Публикации ученых из Элисты завершает работа Б.Б. Горяевой «Мотив превращения в калмыцких сказках на сюжетный тип «Чудесное бегство»». По наблюдениям автора, сюжеты этого типа имеют представлены как в национальной разработке, так и в вариантах заимствования. Рассматривая разные виды превращений и их контаминации в калмыцких волшебных сказках, исследовательница приходит к следующему выводу: мотив превращения является сюжетообразующим в рассмотренных текстах и реализуется в разных формах бегства и погони, представляющих возвращение героя из иного мира в мир живых.
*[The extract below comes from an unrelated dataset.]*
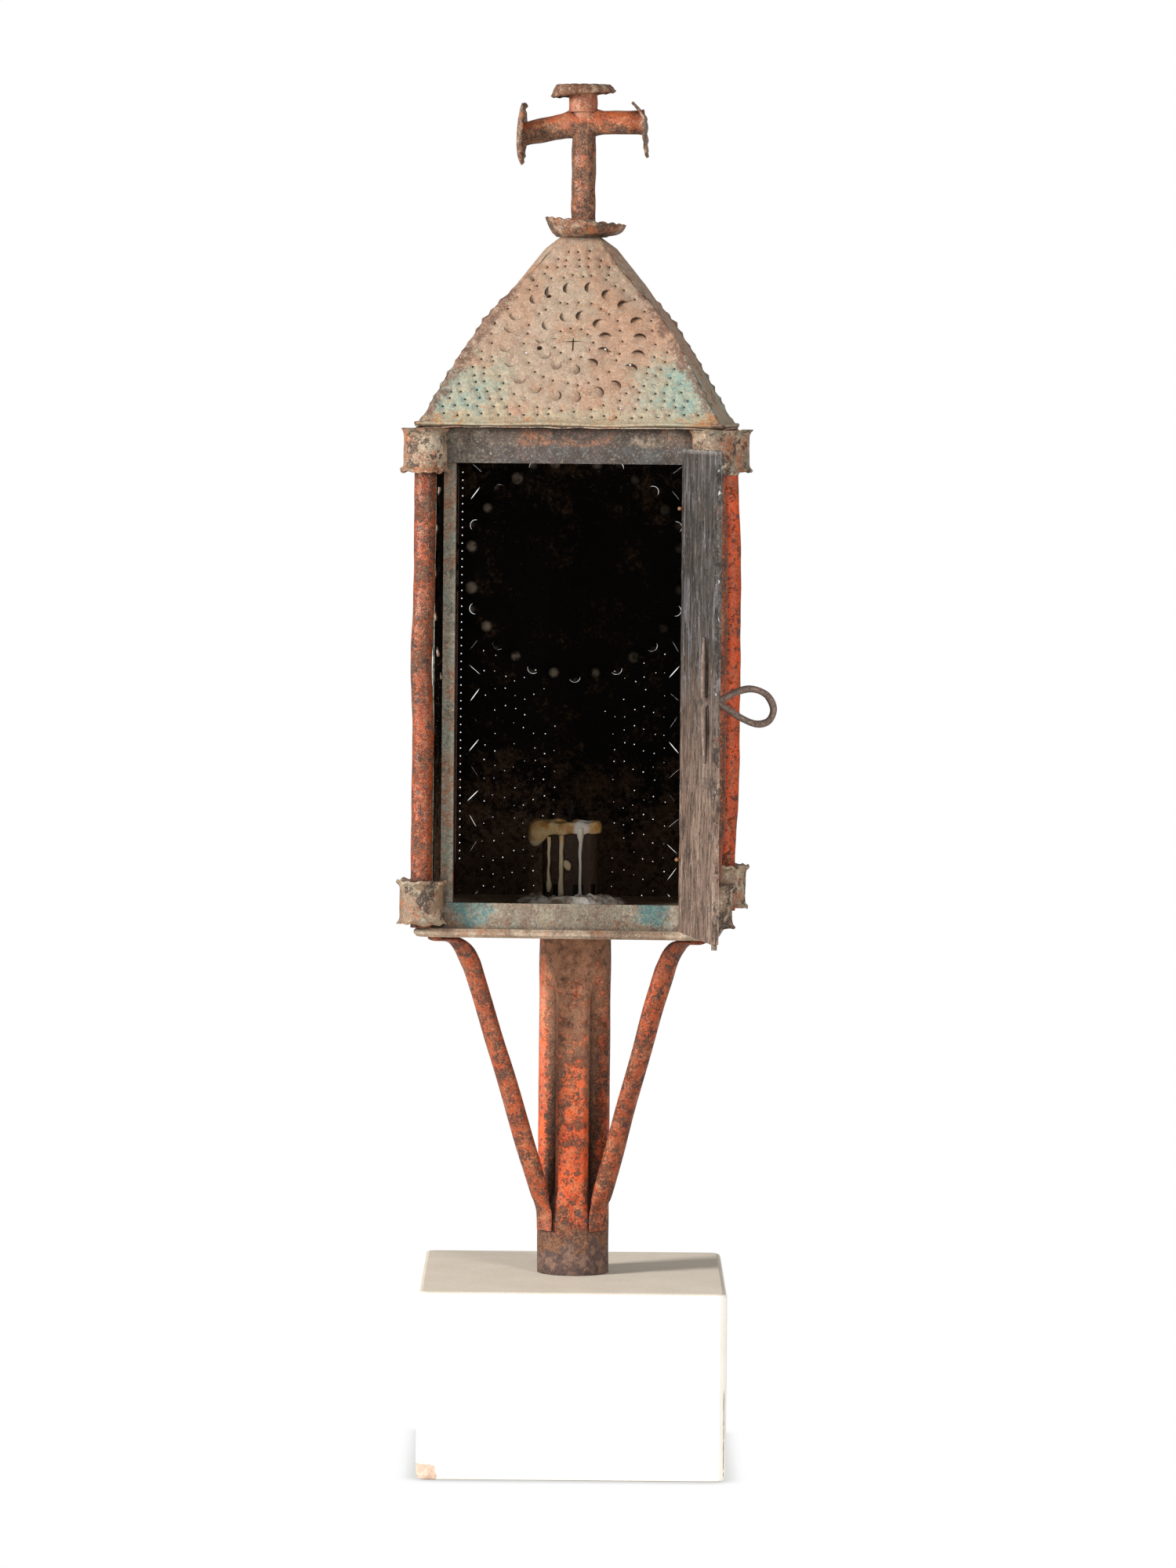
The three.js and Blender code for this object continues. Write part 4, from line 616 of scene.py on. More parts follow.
# The record's material slots of the new pieces' finishes
SLOT_OF = dict.fromkeys(("socket", "brace", "post", "back_post", "cross"), "red_paint")
SLOT_OF.update(dict.fromkeys(("collar", "cornice", "ruffle"), "rusty_tin"))
SLOT_OF.update(roof="roof_tin", soot="sooty_tin", wax="wax", board="grey_wood")
SLOT_OF.update(wire="rusty_wire", char="charred_wick")

NODES_OF = {
    "block": ["display_block"],
    "peg": ["stub_pole"],
    "socket": ["pole_socket"],
    "brace": ["brace_left", "brace_right"],
    "tray": ["floor_tray"],
    "rail": ["bottom_rail"],
    "top_rail": ["top_rail"],
    "jamb": ["jamb_left", "jamb_right"],
    "post": ["post_front_left", "post_front_right"],
    "back_post": ["post_back_left", "post_back_right"],
    "collar": [f"{end}_collar_{corner}" for end in COLLAR_ENDS for corner in CORNERS],
    "soot": ["wall_back", "wall_left", "wall_right"],
    "cornice": ["cornice_plate"],
    "roof": [f"roof_panel_{side}" for side in SIDES],
    "neck": ["neck_ring"],
    "cross": ["cross_stem", "cross_sleeve", "cross_arm_left", "cross_arm_right"],
    "ruffle": ["scalloped_dish", "rosette_top", "rosette_left", "rosette_right"],
    "candle_socket": ["candle_socket"],
    "stub": ["candle_stub"],
    "char": ["candle_wick"],
    "wax": ["wax_rim", "wax_pool"],
    "wire": ["hinge_pintle_upper", "hinge_pintle_lower", "door_pull", "door_pin"],
    "board": ["door_board"],
    "copper": ["hinge_eye_upper", "hinge_eye_lower"],
}
FINISH_OF = {node_name: key for key, names in NODES_OF.items() for node_name in names}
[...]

Раздел «Обзоры и рецензии» представлен отзывами на два издания: «Субъектная структура лирики: Коллективная монография (Москва: Эдитус, 2024. 206 с.) и А. Молнар. Рецепция и анализ текста: Избранные труды. (М.:Азбуковник, 2023. 447 с.). Автор первой рецензии «Лирический субъект в теоретическом и историко-литературном освещении» Ю.В. Доманский рассматривает данный коллективный труд как итоговый – и в плане изучения лирического рода литературы, и в аспекте исследования категории субъекта. Как одно из достоинств книги рецензент отмечает рассмотрение авторами целого ряда конкретных примеров лирических контекстов и текстов, проанализированных через их субъектную структуру, что, по его мнению, повышает теоретическую и историко-литературную ценность издания. В рецензии А. Е. Агратина «В зеркальном лабиринте литературного нарратива» выделяются особенности подхода А. Молнар к изучению материала. Венгерская исследовательница предлагает ввести в поле анализа текстуальные особенности художественного произведения (акт письма, «поэтическая организация высказывания», «презентация наррации»). Отмечается, что разработанная Молнар концептуальная «матрица» сводится к нескольким ключевым положениям: сюжет в литературном произведении является метафорическим переосмыслением самого процесса художественного письма; рассказывание нередко выступает логическим продолжением событий; ничто в нарративе не возникает без какой-либо причины, а это значит, что одна из важнейших литературоведческих задач – выявление неочевидных корреляций в тексте, дополняющих или даже принципиально меняющих его первичное понимание; подлинный смысл повествования раскрывается посредством межтекстовых связей, не ощутимых в плоскости изображенных событий, но заметных на уровне дискурса.